> _What this task involves_: Check each line of the material. Copy those containing "from".

━━━━━━━━━━━━━━━━

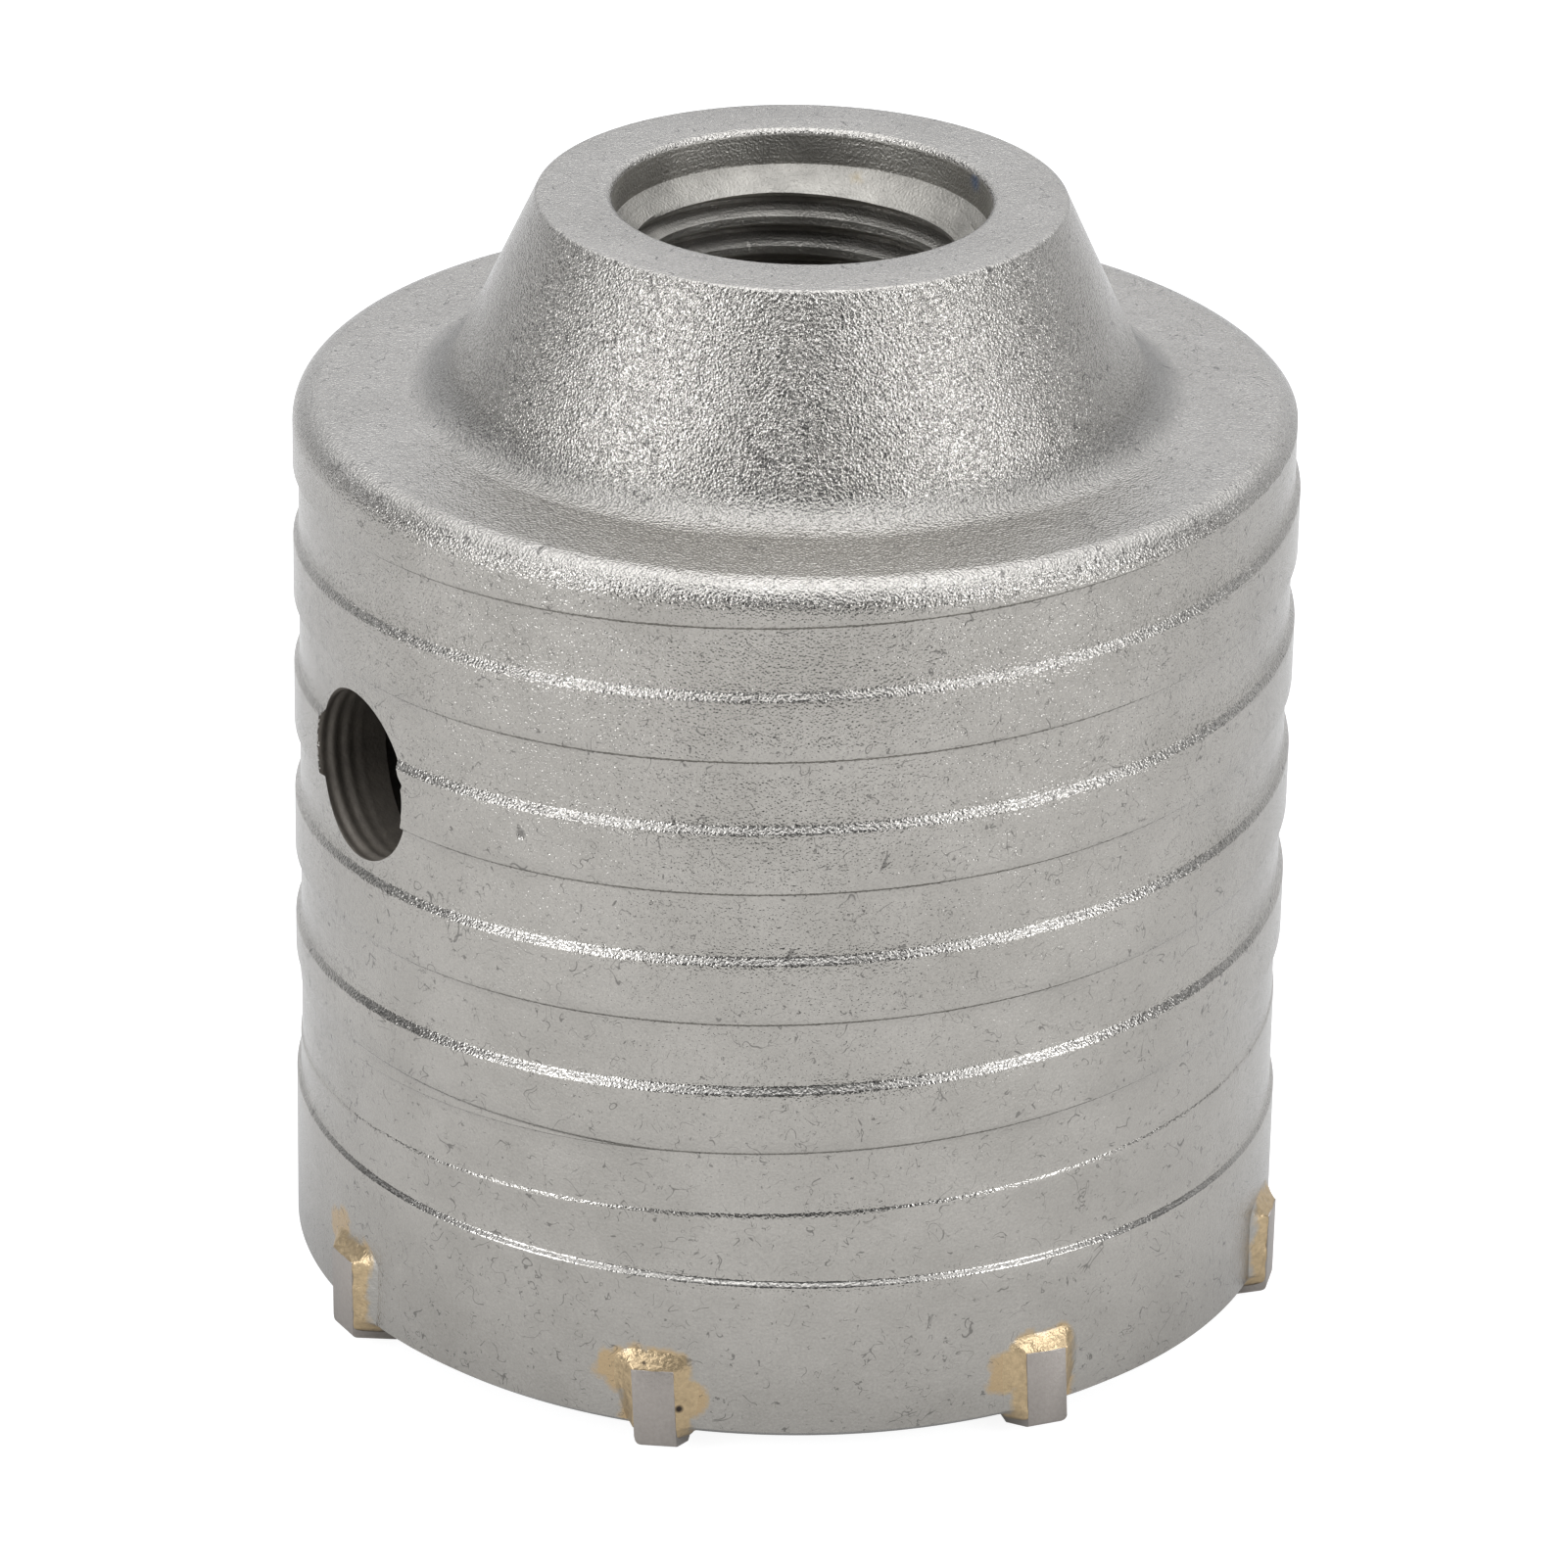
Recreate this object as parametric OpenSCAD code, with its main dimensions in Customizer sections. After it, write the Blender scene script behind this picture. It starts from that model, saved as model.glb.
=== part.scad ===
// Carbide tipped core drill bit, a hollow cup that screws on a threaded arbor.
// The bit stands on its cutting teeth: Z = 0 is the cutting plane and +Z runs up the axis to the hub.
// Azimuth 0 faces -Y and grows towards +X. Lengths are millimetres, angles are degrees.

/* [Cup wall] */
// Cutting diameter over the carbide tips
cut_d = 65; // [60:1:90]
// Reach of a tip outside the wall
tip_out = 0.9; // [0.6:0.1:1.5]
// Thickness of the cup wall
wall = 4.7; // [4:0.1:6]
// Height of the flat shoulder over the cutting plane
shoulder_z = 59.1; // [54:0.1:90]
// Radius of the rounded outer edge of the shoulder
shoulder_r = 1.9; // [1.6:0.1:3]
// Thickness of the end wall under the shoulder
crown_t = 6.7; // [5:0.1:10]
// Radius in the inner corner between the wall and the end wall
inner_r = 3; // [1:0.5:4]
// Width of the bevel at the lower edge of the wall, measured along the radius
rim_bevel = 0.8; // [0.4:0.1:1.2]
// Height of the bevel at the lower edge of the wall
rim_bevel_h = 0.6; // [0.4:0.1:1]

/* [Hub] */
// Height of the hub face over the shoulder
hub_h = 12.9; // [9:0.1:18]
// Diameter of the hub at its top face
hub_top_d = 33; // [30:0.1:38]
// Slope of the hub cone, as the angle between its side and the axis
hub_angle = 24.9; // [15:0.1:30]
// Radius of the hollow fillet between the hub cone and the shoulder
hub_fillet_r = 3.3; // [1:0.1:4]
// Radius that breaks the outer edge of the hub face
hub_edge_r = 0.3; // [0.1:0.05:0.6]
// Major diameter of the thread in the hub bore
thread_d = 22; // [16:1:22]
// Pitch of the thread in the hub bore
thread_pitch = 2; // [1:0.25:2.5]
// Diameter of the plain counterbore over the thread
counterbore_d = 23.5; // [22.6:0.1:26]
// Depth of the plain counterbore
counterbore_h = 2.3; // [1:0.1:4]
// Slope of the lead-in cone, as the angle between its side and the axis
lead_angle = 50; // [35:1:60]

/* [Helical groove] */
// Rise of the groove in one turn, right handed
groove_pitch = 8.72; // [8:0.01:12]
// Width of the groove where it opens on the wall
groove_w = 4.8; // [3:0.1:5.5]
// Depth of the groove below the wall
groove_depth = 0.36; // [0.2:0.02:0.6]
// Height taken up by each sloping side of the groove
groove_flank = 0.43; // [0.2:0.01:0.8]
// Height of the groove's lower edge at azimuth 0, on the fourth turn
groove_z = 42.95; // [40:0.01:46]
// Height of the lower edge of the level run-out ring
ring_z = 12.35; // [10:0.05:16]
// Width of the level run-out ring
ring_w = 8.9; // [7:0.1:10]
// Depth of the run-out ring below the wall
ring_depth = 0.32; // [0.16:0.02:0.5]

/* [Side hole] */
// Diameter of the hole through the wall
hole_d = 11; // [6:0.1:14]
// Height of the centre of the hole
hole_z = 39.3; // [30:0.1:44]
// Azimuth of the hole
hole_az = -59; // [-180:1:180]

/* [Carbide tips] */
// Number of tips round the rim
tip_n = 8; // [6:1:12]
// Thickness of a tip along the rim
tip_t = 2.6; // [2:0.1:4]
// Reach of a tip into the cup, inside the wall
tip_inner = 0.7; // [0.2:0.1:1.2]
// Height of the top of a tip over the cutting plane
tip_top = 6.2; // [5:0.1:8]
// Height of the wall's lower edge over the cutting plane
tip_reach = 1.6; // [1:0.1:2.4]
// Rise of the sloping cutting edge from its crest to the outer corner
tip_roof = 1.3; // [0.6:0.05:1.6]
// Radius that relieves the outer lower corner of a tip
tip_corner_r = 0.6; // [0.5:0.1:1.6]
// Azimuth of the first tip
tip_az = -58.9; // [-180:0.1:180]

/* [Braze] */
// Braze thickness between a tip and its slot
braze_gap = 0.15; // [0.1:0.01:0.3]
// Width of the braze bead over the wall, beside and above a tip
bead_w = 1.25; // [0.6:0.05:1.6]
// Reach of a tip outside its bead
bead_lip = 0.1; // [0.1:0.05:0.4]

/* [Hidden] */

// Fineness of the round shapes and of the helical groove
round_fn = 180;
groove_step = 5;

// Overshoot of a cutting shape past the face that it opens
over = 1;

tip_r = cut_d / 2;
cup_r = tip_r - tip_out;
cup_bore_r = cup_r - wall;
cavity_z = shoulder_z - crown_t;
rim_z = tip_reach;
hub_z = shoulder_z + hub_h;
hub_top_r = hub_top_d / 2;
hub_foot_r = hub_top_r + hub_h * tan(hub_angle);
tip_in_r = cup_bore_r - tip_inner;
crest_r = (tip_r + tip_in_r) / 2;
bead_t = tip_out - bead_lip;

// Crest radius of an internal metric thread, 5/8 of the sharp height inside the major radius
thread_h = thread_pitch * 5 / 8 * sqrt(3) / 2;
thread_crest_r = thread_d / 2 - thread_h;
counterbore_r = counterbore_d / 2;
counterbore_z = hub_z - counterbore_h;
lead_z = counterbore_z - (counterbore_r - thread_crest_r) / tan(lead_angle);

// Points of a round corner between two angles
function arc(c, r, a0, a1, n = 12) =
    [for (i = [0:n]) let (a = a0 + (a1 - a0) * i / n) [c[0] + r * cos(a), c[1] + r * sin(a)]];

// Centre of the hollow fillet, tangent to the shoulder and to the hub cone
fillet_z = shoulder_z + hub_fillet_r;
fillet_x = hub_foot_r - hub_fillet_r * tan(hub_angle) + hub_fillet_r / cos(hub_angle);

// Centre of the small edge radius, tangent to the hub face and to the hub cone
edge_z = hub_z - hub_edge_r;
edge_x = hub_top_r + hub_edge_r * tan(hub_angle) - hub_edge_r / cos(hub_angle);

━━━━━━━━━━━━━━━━

> _Complete answer_:
Recreate this object as parametric OpenSCAD code, with its main dimensions in Customizer sections. After it, write the Blender scene script behind this picture. It starts from that model, saved as model.glb.
// Rise of the sloping cutting edge from its crest to the outer corner